Going to the dentist

It’s hard to believe dental care used to be free on the NHS. Now it’s 40 quid to shine a light into your mouth and God help you if you need some work done. Far better to just let your gnashers fall out naturally, and spend some of the fortune you save on a swanky blender so you can just puree your meals into a manageable mush.

Camping holidays

It used to be the ultimate low-budget getaway – a flimsy tent from the Army and Navy Stores and a fiver’s rent for a corner of a farmer’s cold, wet field. Now it’s all glamping pods, tree houses and outdoor hot tubs, costing as much as going abroad. If anyone sees you cowering in a tent now they’ll probably come back with a Costa coffee and a sandwich because they’re think you’re homeless.

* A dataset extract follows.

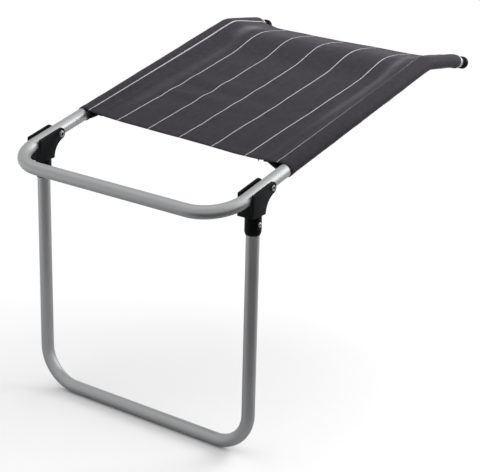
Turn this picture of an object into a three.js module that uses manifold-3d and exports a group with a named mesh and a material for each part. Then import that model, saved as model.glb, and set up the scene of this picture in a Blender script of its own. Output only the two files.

Gone are the days when you could fuel your dirt-cheap dirty habit by buying a pack of 10 for a couple of quid, or even ‘singles’ from unscrupulous shopkeepers on the way to school. Today, odds are that after forking out the best part of 15 quid for a pack of 20 you’ll find yourself smoking half of them outside the shop to calm your trembling hands. A habit of 40-a-day is now pretty much the preserve of the rich, like eating beluga caviar every day.


Used to be a penny, or 2p to go posh and get first class. Now it’s £10.20 for a minimum of 20, two of which you are forced into using for a birthday and Christmas card for the ageing relative who will be mortally offended if you forget. The rest can sit in the cupboard drawer along with all your other unused household crap.